Do this before starting an emergency fund, before you start investing or opening your small business. It’s not as glam as investing in BitCoins or in start-ups, but that’s all just pure Gyration. The thing about Gyration: even if you do it better than a Tijuana stripper in a booty-shake contest, it won’t take you down the Road of Extraordinary. Here’s why:
- You’re forking over tons of cash money over to credit card companies. This is called “interest,” and when interest is working against you, you’re basically pissing away your hard earned paycheck, drip by drip. The bigger the balance you carry over month to month, the more interest the credit card companies take.
Couple this with one of those store credit cards you sign up for to save yourself 30% on a day’s purchase, and you’re getting double whammied. I did this recently after a big luggage purchase from Macy’s — knowingly full well the massive interest I’d get straddled with, should I not pay off the balance within the first month. Sure enough, the APR is 24.50% — more than 10 points higher than the national average of 14%.
- Your credit score suffers. 30 percent of your credit score is determined by how much debt you carry. I’ll get into more of what exactly your credit score is comprised of, and what determines your credit score, but for now, know that a better credit score is going to save you thousands of dollars in the future.
- Debt affects you emotionally. It’s a freaking weight on your shoulders. I’ve seen what it does to people, especially people who are used to living a certain lifestyle. It consumes them. It affects their business, because they can no longer play the long game, they’re only interested in the short game. So their business suffers. Their personal life and family life suffers.Debt is the enemy that we must set out to crush – not credit cards.
6 Steps to Pay off Credit Card Debt
Below are the six steps you’ll need to eliminate your debt, and start taking control of your credit cards:
- List out all your credit cards, and figure out exactly how much you own on each one. Yup, it’s going to suck worse than the CHARLIE’S ANGELS TV reboot of 2011, but you have to do it.
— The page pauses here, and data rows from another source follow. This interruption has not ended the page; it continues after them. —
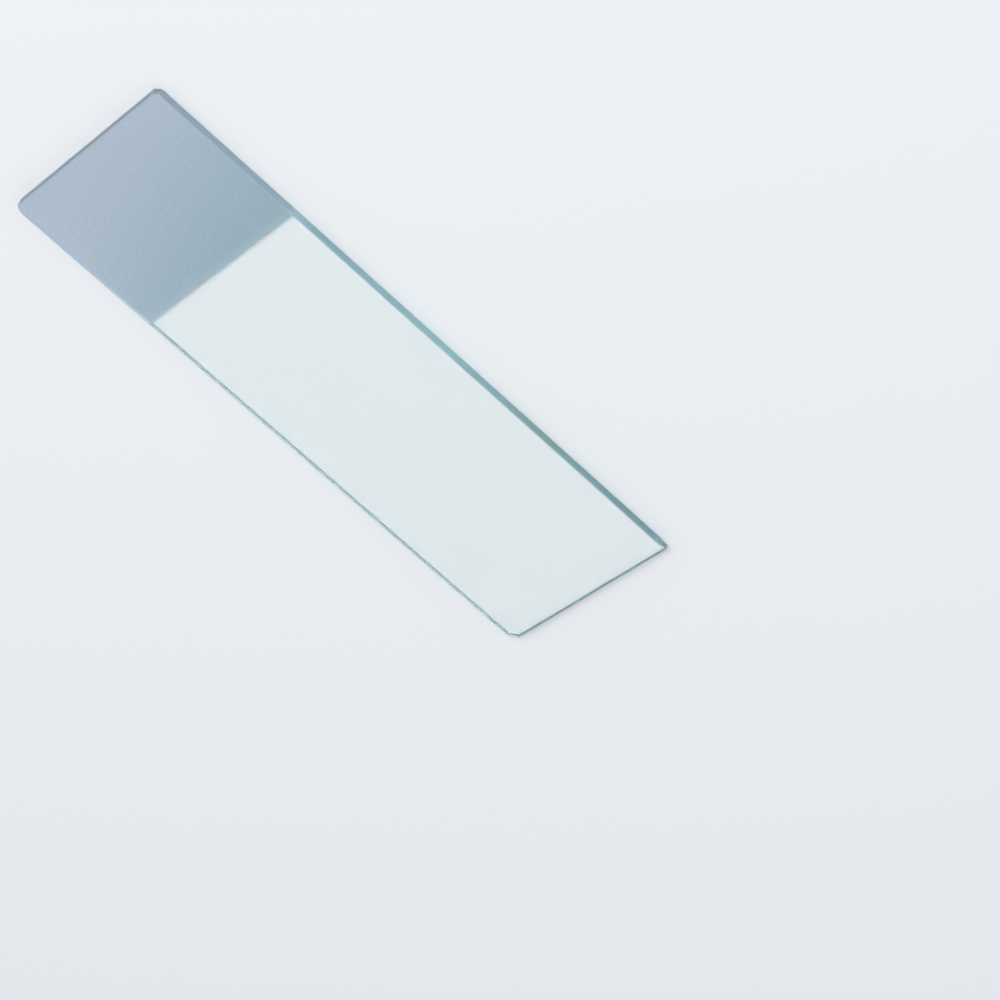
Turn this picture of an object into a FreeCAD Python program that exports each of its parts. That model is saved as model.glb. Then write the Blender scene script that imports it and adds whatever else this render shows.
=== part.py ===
"""Microscope slide: one pane of glass with ground edges, clipped corners and one frosted end.

Frame: +X runs from the frosted end to the clear end, +Y is the left long edge when looking
that way, +Z is up and out of the frosted face. The origin is the centre of the underside.
All sizes are in millimetres and live in the spreadsheet called Sizes.
"""
import FreeCAD, Part
import os
import Sketcher

# Start and end point of a sketch edge, and the sketch's own origin, as Sketcher numbers them.
START = 1
END = 2
ORIGIN = -1

# Driving dimensions: alias, value and what it sets.
SIZES = [
    ("slide_length", 76.2, "long side of the pane, 3 inches"),
    ("slide_width", 25.4, "short side of the pane, 1 inch"),
    ("slide_thickness", 1.1, "thickness of the float glass"),
    ("edge_bevel", 0.1, "leg of the ground seam along every rim, top and bottom"),
    ("corner_blend", 0.45, "radius where a clipped corner runs into an edge"),
    ("frosted_length", 19.6, "writing area, from the frosted end"),
    ("frosted_depth", 0.02, "glass that the frosting takes off the upper face"),
    ("clip_frosted_left_along", 0.6, "left corner of the frosted end, leg along X"),
    ("clip_frosted_left_across", 0.78, "left corner of the frosted end, leg along Y"),
    ("clip_frosted_right_along", 1.08, "right corner of the frosted end, leg along X"),
    ("clip_frosted_right_across", 0.42, "right corner of the frosted end, leg along Y"),
    ("clip_clear_left_along", 0.1, "left corner of the clear end, leg along X"),
    ("clip_clear_left_across", 0.1, "left corner of the clear end, leg along Y"),
    ("clip_clear_right_along", 0.9, "right corner of the clear end, leg along X"),
    ("clip_clear_right_across", 0.9, "right corner of the clear end, leg along Y"),
    ("chip_radius", 1.15, "radius of the shell-shaped chip in the clear end's left corner"),
    ("chip_centre_in", 0.42, "centre of the chip, inwards from the clear end"),
    ("chip_centre_out", 0.95, "centre of the chip, outwards from the left long edge"),
    ("chip_centre_up", 0.2, "centre of the chip, above the lower face"),
]


def write_sizes(doc):
    """The spreadsheet: name, value and meaning in columns A, B and C."""
    sheet = doc.addObject("Spreadsheet::Sheet", "Sizes")
    for row, (alias, value, meaning) in enumerate(SIZES, start=1):
        sheet.set(f"A{row}", alias)
        sheet.set(f"B{row}", str(value))
        sheet.set(f"C{row}", meaning)
        sheet.setAlias(f"B{row}", alias)
    doc.recompute()
    return sheet


def base_plane(body):
    """The XY plane of the body's own origin."""
    for feature in body.Origin.OriginFeatures:
        if feature.Role == "XY_Plane":
            return feature
    raise RuntimeError("the body has no XY plane")


def flat_sketch(body, name):
    """A sketch that lies on the body's XY plane."""
    sketch = body.newObject("Sketcher::SketchObject", name)
    sketch.AttachmentSupport = (base_plane(body), "")
    sketch.MapMode = "FlatFace"
    return sketch


def closed_outline(sketch, points):
    """Lines through the points in order, joined end to start. Edge N starts at point N."""
    corners = [FreeCAD.Vector(x, y, 0) for x, y in points]
    following = corners[1:] + corners[:1]
    for start, end in zip(corners, following):
        sketch.addGeometry(Part.LineSegment(start, end), False)
    for edge in range(len(corners)):
        next_edge = (edge + 1) % len(corners)
        sketch.addConstraint(Sketcher.Constraint("Coincident", edge, END, next_edge, START))


def dimension(sketch, kind, first, second, name, formula):
    """A driving distance from the first point to the second, bound to the spreadsheet."""
    value = sketch.evalExpression(formula)
    sketch.addConstraint(Sketcher.Constraint(kind, *first, *second, value))
    sketch.renameConstraint(sketch.ConstraintCount - 1, name)
    sketch.setExpression(f"Constraints.{name}", formula)


def draw_outline(body, sheet):
    """The pane seen from above: a rectangle whose four corners are clipped by hand.

    The edges run anticlockwise from the right long edge: right long edge, clear right clip,
    clear end, clear left clip, left long edge, frosted left clip, frosted end and
    frosted right clip.
    """
    sketch = flat_sketch(body, "PaneOutline")
    half_length = sheet.slide_length / 2
    half_width = sheet.slide_width / 2
    points = [
        (-half_length + sheet.clip_frosted_right_along, -half_width),
        (half_length - sheet.clip_clear_right_along, -half_width),
        (half_length, -half_width + sheet.clip_clear_right_across),
        (half_length, half_width - sheet.clip_clear_left_across),
        (half_length - sheet.clip_clear_left_along, half_width),
        (-half_length + sheet.clip_frosted_left_along, half_width),
        (-half_length, half_width - sheet.clip_frosted_left_across),
        (-half_length, -half_width + sheet.clip_frosted_right_across),
    ]
    closed_outline(sketch, points)
    right_edge, clear_end, left_edge, frosted_end = 0, 2, 4, 6
    sketch.addConstraint(Sketcher.Constraint("Horizontal", right_edge))
    sketch.addConstraint(Sketcher.Constraint("Horizontal", left_edge))
    sketch.addConstraint(Sketcher.Constraint("Vertical", clear_end))
    sketch.addConstraint(Sketcher.Constraint("Vertical", frosted_end))

    centre = (ORIGIN, START)
    half_x = "Sizes.slide_length / 2"
    half_y = "Sizes.slide_width / 2"
    dimension(sketch, "DistanceX", centre, (clear_end, START), "to_clear_end", half_x)
    dimension(sketch, "DistanceX", (frosted_end, START), centre, "to_frosted_end", half_x)
    dimension(sketch, "DistanceY", centre, (left_edge, START), "to_left_edge", half_y)
    dimension(sketch, "DistanceY", (right_edge, START), centre, "to_right_edge", half_y)

    # Each clip: its name, then the two points of its X leg and the two of its Y leg,
    # each pair in the direction that makes the distance positive.
    clips = [
        ("clear_right", (right_edge, END), (clear_end, START), (right_edge, END), (clear_end, START)),
        ("clear_left", (left_edge, START), (clear_end, END), (clear_end, END), (left_edge, START)),
        ("frosted_left", (frosted_end, START), (left_edge, END), (frosted_end, START), (left_edge, END)),
        ("frosted_right", (frosted_end, END), (right_edge, START), (right_edge, START), (frosted_end, END)),
    ]
    for corner, x_first, x_second, y_first, y_second in clips:
        along = f"clip_{corner}_along"
        across = f"clip_{corner}_across"
        dimension(sketch, "DistanceX", x_first, x_second, along, f"Sizes.{along}")
        dimension(sketch, "DistanceY", y_first, y_second, across, f"Sizes.{across}")
    return sketch


def raise_pane(body, outline):
    """The pane itself, from the underside up."""
    pad = body.newObject("PartDesign::Pad", "Pane")
    pad.Profile = outline
    pad.setExpression("Length", "Sizes.slide_thickness")
    return pad


def edge_names(shape, wanted):
    """The names of the shape's edges for which wanted(edge) is true."""
    return [f"Edge{number}" for number, edge in enumerate(shape.Edges, start=1) if wanted(edge)]


def is_upright(edge):
    """True for an edge that runs straight up, at a corner of the outline."""
    box = edge.BoundBox
    return box.ZLength > box.XLength + box.YLength


def is_level(edge):
    """True for an edge of the upper or the lower rim."""
    return not is_upright(edge)


def is_blended(edge):
    """True for the upright edges of the three well clipped corners.

    The clear end's left corner was hardly ground, so its small clip keeps crisp edges.
    """
    middle = edge.CenterOfMass
    at_clear_left = middle.x > 0 and middle.y > 0
    return is_upright(edge) and not at_clear_left


def blend_corners(body, pane):
    """Rounds the upright edges, where a clip meets a long edge or an end."""
    fillet = body.newObject("PartDesign::Fillet", "CornerBlends")
    fillet.Base = (pane, edge_names(pane.Shape, is_blended))
    fillet.setExpression("Radius", "Sizes.corner_blend")
    return fillet


def grind_rims(body, blended):
    """The ground seams: a narrow bevel right round the upper and the lower rim."""
    chamfer = body.newObject("PartDesign::Chamfer", "GroundSeams")
    chamfer.Base = (blended, edge_names(blended.Shape, is_level))
    chamfer.setExpression("Size", "Sizes.edge_bevel")
    return chamfer


def frost_end(body, sheet):
    """The writing area: the upper face, ground down by a hair from the frosted end."""
    sketch = flat_sketch(body, "FrostedArea")
    sketch.setExpression("AttachmentOffset.Base.z", "Sizes.slide_thickness")
    outer = -sheet.slide_length / 2
    inner = outer + sheet.frosted_length
    side = sheet.slide_width / 2
    closed_outline(sketch, [(outer, -side), (inner, -side), (inner, side), (outer, side)])
    right_side, boundary, left_side, end = 0, 1, 2, 3
    sketch.addConstraint(Sketcher.Constraint("Horizontal", right_side))
    sketch.addConstraint(Sketcher.Constraint("Horizontal", left_side))
    sketch.addConstraint(Sketcher.Constraint("Vertical", boundary))
    sketch.addConstraint(Sketcher.Constraint("Vertical", end))

    centre = (ORIGIN, START)
    half_y = "Sizes.slide_width / 2"
    dimension(sketch, "DistanceX", (end, START), centre, "to_frosted_end", "Sizes.slide_length / 2")
    dimension(sketch, "DistanceX", (end, START), (boundary, START), "reach", "Sizes.frosted_length")
    dimension(sketch, "DistanceY", centre, (left_side, START), "to_left_edge", half_y)
    dimension(sketch, "DistanceY", (right_side, START), centre, "to_right_edge", half_y)

    pocket = body.newObject("PartDesign::Pocket", "Frosting")
    pocket.Profile = sketch
    pocket.setExpression("Length", "Sizes.frosted_depth")
    return pocket


def chip_corner(body):
    """A shell-shaped chip where the left long edge meets the clear end.

    Its centre lies well off the long edge, so that the shell is shallow, and low down: it takes
    the last millimetre of the edge from the lower face upwards, and leaves the upper rim whole.
    """
    chip = body.newObject("PartDesign::SubtractiveSphere", "Chip")
    chip.AttachmentSupport = (base_plane(body), "")
    chip.MapMode = "FlatFace"
    chip.setExpression("Radius", "Sizes.chip_radius")
    place = {
        "x": "Sizes.slide_length / 2 - Sizes.chip_centre_in",
        "y": "Sizes.slide_width / 2 + Sizes.chip_centre_out",
        "z": "Sizes.chip_centre_up",
    }
    for axis, formula in place.items():
        chip.setExpression(f"AttachmentOffset.Base.{axis}", formula)
    return chip


def settle(doc, feature, before, grows):
    """Recomputes, and checks that the feature added or removed glass as it should."""
    doc.recompute()
    after = feature.Shape.Volume
    changed = after > before if grows else after < before
    if not changed:
        raise RuntimeError(f"{feature.Name} left the glass as it was")
    print(f"{feature.Name}: {after:.3f} mm3")
    return after


def build_slide(doc, sheet):
    """The whole slide, in the order in which it is made: cut, seamed, frosted, then chipped."""
    body = doc.addObject("PartDesign::Body", "GlassSlide")
    body.Label = "glass_slide"
    outline = draw_outline(body, sheet)
    pane = raise_pane(body, outline)
    volume = settle(doc, pane, 0, grows=True)
    blended = blend_corners(body, pane)
    volume = settle(doc, blended, volume, grows=False)
    seamed = grind_rims(body, blended)
    volume = settle(doc, seamed, volume, grows=False)
    frosted = frost_end(body, sheet)
    volume = settle(doc, frosted, volume, grows=False)
    chip = chip_corner(body)
    settle(doc, chip, volume, grows=False)
    return body


def check(doc, body):
    """Stops if an object failed to compute or the body isn't one sound solid."""
    for item in doc.Objects:
        if "Invalid" in item.State or "Error" in item.State:
            raise RuntimeError(f"{item.Name} did not compute: {item.State}")
    shape = body.Shape
    if shape.isNull() or not shape.isValid():
        raise RuntimeError(f"{body.Label} has no valid shape")
    if len(shape.Solids) != 1:
        raise RuntimeError(f"{body.Label} is {len(shape.Solids)} solids, not one")


doc = FreeCAD.newDocument("MicroscopeSlide")
sheet = write_sizes(doc)
slide = build_slide(doc, sheet)
check(doc, slide)
os.makedirs("parts", exist_ok=True)
slide.Shape.exportStep(f"parts/{slide.Label}.step")
box = slide.Shape.optimalBoundingBox()
print(f"{slide.Label}: {box.XLength:.2f} x {box.YLength:.2f} x {box.ZLength:.2f} mm")
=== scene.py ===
# %% [markdown]
# # A microscope slide with one frosted end
#
# The object is one pane of float glass, an inch wide and three inches long. Its rims are ground
# to a narrow seam so that they don't cut, its corners are clipped, and one end is frosted so
# that a pencil can write on it. Everything that is seen comes from how the finishes on one piece
# of clear glass (polished, ground, frosted, and broken at one corner) bend and scatter light.
#
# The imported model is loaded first. It is the fixed frame: it says how big the pane is and where
# it lies, and nothing below moves it.

# %% Load the frame
import math

import bmesh
import bpy
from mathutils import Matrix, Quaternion, Vector, noise


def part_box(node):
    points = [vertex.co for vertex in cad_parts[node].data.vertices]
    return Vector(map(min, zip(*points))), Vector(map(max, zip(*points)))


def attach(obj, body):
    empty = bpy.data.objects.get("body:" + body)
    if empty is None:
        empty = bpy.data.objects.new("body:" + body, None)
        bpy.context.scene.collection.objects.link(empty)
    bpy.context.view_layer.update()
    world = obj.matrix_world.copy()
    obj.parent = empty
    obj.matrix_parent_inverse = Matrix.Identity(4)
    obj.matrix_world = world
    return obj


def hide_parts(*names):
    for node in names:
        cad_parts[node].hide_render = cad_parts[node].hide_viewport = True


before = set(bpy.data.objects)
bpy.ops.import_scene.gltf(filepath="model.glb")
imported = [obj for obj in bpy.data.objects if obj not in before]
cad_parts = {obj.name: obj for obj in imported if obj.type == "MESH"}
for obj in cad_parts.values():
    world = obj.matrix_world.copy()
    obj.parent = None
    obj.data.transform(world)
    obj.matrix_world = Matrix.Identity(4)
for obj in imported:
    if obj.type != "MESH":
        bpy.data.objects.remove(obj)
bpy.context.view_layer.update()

MM = 0.001
low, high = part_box("glass_slide")
size = high - low
print(f"pane: {size.x / MM:.1f} x {size.y / MM:.1f} x {size.z / MM:.2f} mm")

# %% [markdown]
# ## The camera
#
# A slide is looked at from above and a little from one side, so that the polished face, one
# long side and one end all show. A long lens keeps its edges almost parallel. The camera is
# placed in plain terms: what it aims at, from which side, how high, how far away, and how far
# it is turned about its own axis.

# %% Camera
AIM = Vector((22.62, 1.16, 0.0)) * MM
AZIMUTH = math.radians(117.63)
ELEVATION = math.radians(45.35)
DISTANCE = 388.8 * MM
ROLL = math.radians(-158.89)
LENS = 126.0
NEAREST_SHOWN = 10.0 * MM


def look_direction(azimuth, elevation):
    """The unit vector from what is looked at towards the eye."""
    level = math.cos(elevation)
    return Vector((math.cos(azimuth) * level, math.sin(azimuth) * level, math.sin(elevation)))


def add_camera():
    """A camera at the named place, turned by ROLL about the line of sight."""
    towards_eye = look_direction(AZIMUTH, ELEVATION)
    data = bpy.data.cameras.new("view")
    data.lens = LENS
    data.clip_start = NEAREST_SHOWN
    camera = bpy.data.objects.new("view", data)
    camera.rotation_mode = "QUATERNION"
    upright = (-towards_eye).to_track_quat("-Z", "Y")
    camera.rotation_quaternion = Quaternion(towards_eye, ROLL) @ upright
    camera.location = AIM + towards_eye * DISTANCE
    bpy.context.scene.collection.objects.link(camera)
    bpy.context.scene.camera = camera
    return camera


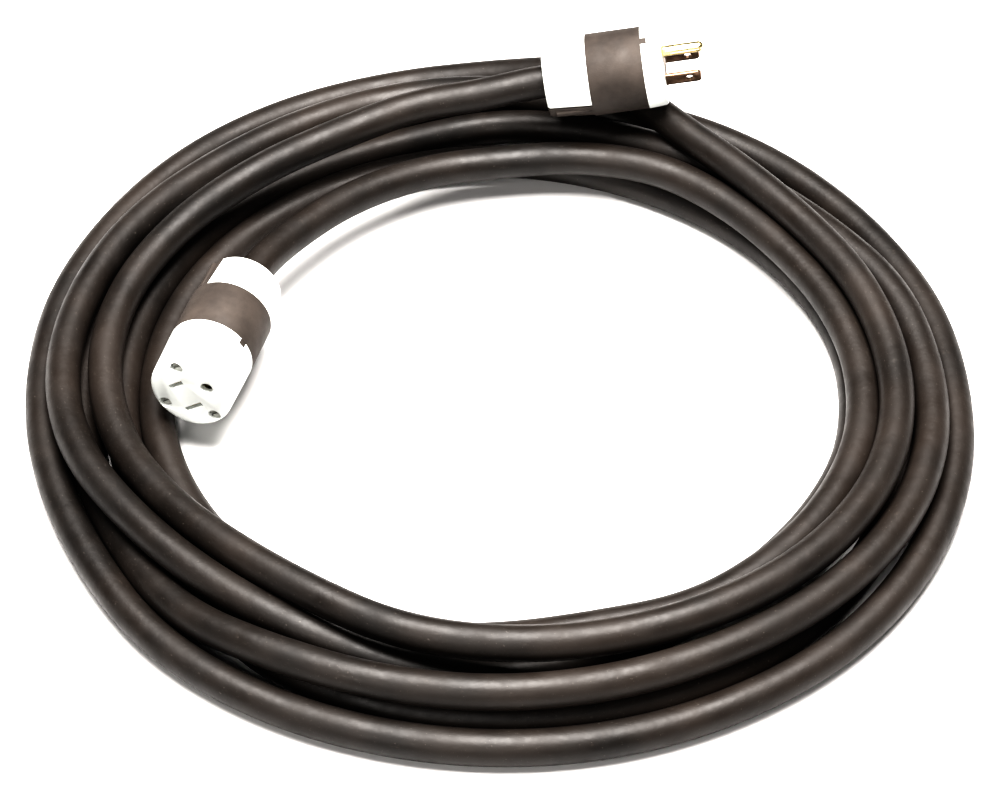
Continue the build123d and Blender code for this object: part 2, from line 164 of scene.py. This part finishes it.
def finish_piece(piece, name, material):
    piece.name = name
    piece.data.name = name
    piece.data.materials.clear()
    piece.data.materials.append(material)
    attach(piece, "root")
    return piece


# ---------------------------------------------------------------- material nodes
def start_material(name):
    material = bpy.data.materials.new(name)
    material.use_nodes = True
    return material, material.node_tree, material.node_tree.nodes["Principled BSDF"]


def place_coordinates(tree):
    return tree.nodes.new("ShaderNodeTexCoord").outputs["Object"]


def stretched(tree, vector, scale):
    mapping = tree.nodes.new("ShaderNodeMapping")
    mapping.inputs["Scale"].default_value = scale
    tree.links.new(vector, mapping.inputs["Vector"])
    return mapping.outputs["Vector"]


def grain(tree, vector, scale, detail=4.0, roughness=0.6):
    noise = tree.nodes.new("ShaderNodeTexNoise")
    noise.inputs["Scale"].default_value = scale
    noise.inputs["Detail"].default_value = detail
    noise.inputs["Roughness"].default_value = roughness
    tree.links.new(vector, noise.inputs["Vector"])
    return noise.outputs["Fac"]


def spread(tree, value, low, high, out_low=0.0, out_high=1.0):
    """Stretches the middle of a grain to a chosen range."""
    ranged = tree.nodes.new("ShaderNodeMapRange")
    ranged.inputs["From Min"].default_value = low
    ranged.inputs["From Max"].default_value = high
    ranged.inputs["To Min"].default_value = out_low
    ranged.inputs["To Max"].default_value = out_high
    tree.links.new(value, ranged.inputs["Value"])
    return ranged.outputs["Result"]


def two_colours(tree, factor, first, second):
    mix = tree.nodes.new("ShaderNodeMix")
    mix.data_type = "RGBA"
    tree.links.new(factor, mix.inputs["Factor"])
    mix.inputs[6].default_value = (*first, 1)
    mix.inputs[7].default_value = (*second, 1)
    return mix.outputs[2]


def laid_over(tree, factor, under, colour):
    """A colour laid over another node's colour by a factor."""
    mix = tree.nodes.new("ShaderNodeMix")
    mix.data_type = "RGBA"
    tree.links.new(factor, mix.inputs["Factor"])
    tree.links.new(under, mix.inputs[6])
    mix.inputs[7].default_value = (*colour, 1)
    return mix.outputs[2]


def add_bump(tree, shader, height, distance, strength=1.0, under=None):
    bump = tree.nodes.new("ShaderNodeBump")
    bump.inputs["Strength"].default_value = strength
    bump.inputs["Distance"].default_value = distance
    tree.links.new(height, bump.inputs["Height"])
    if under is not None:
        tree.links.new(under, bump.inputs["Normal"])
    tree.links.new(bump.outputs["Normal"], shader.inputs["Normal"])
    return bump.outputs["Normal"]


# ---------------------------------------------------------------- materials
def jacket_rubber():
    """Matt black rubber, a little brown where it is handled, with dust and fine scuffs."""
    material, tree, shader = start_material("jacket_rubber")
    place = place_coordinates(tree)
    patches = spread(tree, grain(tree, place, 16, 3), 0.38, 0.66)
    colour = two_colours(tree, patches, (0.0070, 0.0058, 0.0050), (0.0190, 0.0150, 0.0125))
    specks = spread(tree, grain(tree, place, 900, 3, 0.7), 0.66, 0.74)
    colour = laid_over(tree, specks, colour, (0.07, 0.062, 0.055))
    rubbed = grain(tree, stretched(tree, place, (1, 1, 4)), 240, 5, 0.75)
    scuffs = spread(tree, rubbed, 0.60, 0.78, 0.0, 0.5)
    colour = laid_over(tree, scuffs, colour, (0.050, 0.042, 0.036))
    tree.links.new(colour, shader.inputs["Base Color"])
    wear = spread(tree, grain(tree, place, 45, 5, 0.7), 0.3, 0.7, 0.38, 0.62)
    tree.links.new(wear, shader.inputs["Roughness"])
    shader.inputs["Specular IOR Level"].default_value = 0.32
    coarse = add_bump(tree, shader, grain(tree, place, 130, 3), 0.00045, 0.5)
    add_bump(tree, shader, grain(tree, place, 1500, 2), 0.00006, 0.5, coarse)
    return material


def moulded_nylon(name, colour, shade, roughness, texture, texture_depth):
    """Moulded plastic with the fine texture of its tool and a faint unevenness of colour."""
    material, tree, shader = start_material(name)
    place = place_coordinates(tree)
    clouds = spread(tree, grain(tree, place, 55, 4), 0.35, 0.7)
    base = two_colours(tree, clouds, colour, shade)
    smudges = spread(tree, grain(tree, place, 230, 5, 0.7), 0.62, 0.80, 0.0, 0.35)
    base = laid_over(tree, smudges, base, tuple(0.82 * part for part in shade))
    tree.links.new(base, shader.inputs["Base Color"])
    gloss = spread(tree, grain(tree, place, 120, 4), 0.3, 0.7, roughness - 0.06, roughness + 0.08)
    tree.links.new(gloss, shader.inputs["Roughness"])
    shader.inputs["Specular IOR Level"].default_value = 0.45
    sink = add_bump(tree, shader, grain(tree, place, 90, 2), 0.0003, 0.25)
    add_bump(tree, shader, grain(tree, place, texture, 2), texture_depth, 0.6, sink)
    return material


def strip_metal(name, colour, tarnish, roughness, amount=0.5):
    """Rolled or turned metal with drawing lines along it and tarnish in patches."""
    material, tree, shader = start_material(name)
    place = place_coordinates(tree)
    stains = spread(tree, grain(tree, place, 260, 5, 0.7), 0.42, 0.68, 0.0, amount)
    tree.links.new(two_colours(tree, stains, colour, tarnish), shader.inputs["Base Color"])
    lines = grain(tree, stretched(tree, place, (60, 900, 900)), 1, 3)
    gloss = spread(tree, lines, 0.3, 0.7, roughness - 0.08, roughness + 0.12)
    tree.links.new(gloss, shader.inputs["Roughness"])
    shader.inputs["Metallic"].default_value = 1.0
    add_bump(tree, shader, lines, 0.00004, 0.5)
    return material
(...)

You have to face the dragon. Start by writing down the name of the credit card, the total amount you owe, the APR, and the current monthly minimum payment. You can get all this information from your online banking profile, or by calling the number on the back of your credit card and asking.
- Starting paying down those cards. There are two methodologies: pay off the highest APR, or the card with the least amount of debt (dubbed “Snowball method,” by David Ramsey). Mathematically, paying off the highest APR will save you more money, and other personal finance dorks masturbate over which method is better. My thought? Pick one, and do it. The most important thing is step 5, below.
(If forced to choose one, I pick the Snowball method — any fiduciary lost is regained by the psychological benefit of seeing one of these cards knocked off your list.)
- Cut your spending – yup, have to do this too, a task only slightly worse than sitting through three episodes of 2011’s THE PLAYBOY CLUB (jeez, 2011 was a banner year for shitty television). You can’t focus on paying down debt while you continue spending money like a fiend. That’s applying a Bandaid to a bullet hole. Stop the bleeding, then treat the wound, and your financial health will heal.
- Pay the minimums on your other cards while you pay down as much as you can on the card of your choice.
- On this one card, increase the payment amount as high as possible. Not sure how much you can afford? This month, increase your payment by an extra $50. Then an extra $100. Then double it. Don’t stop until it’s uncomfortable. That’s when you know you’re attacking your debt with enough aggression.
- Get started. Now. Don’t wait.
Once you’ve started, you’re firmly on the Road towards Extraordinary — and we’ll keep you moving down that Road, one foot at a time.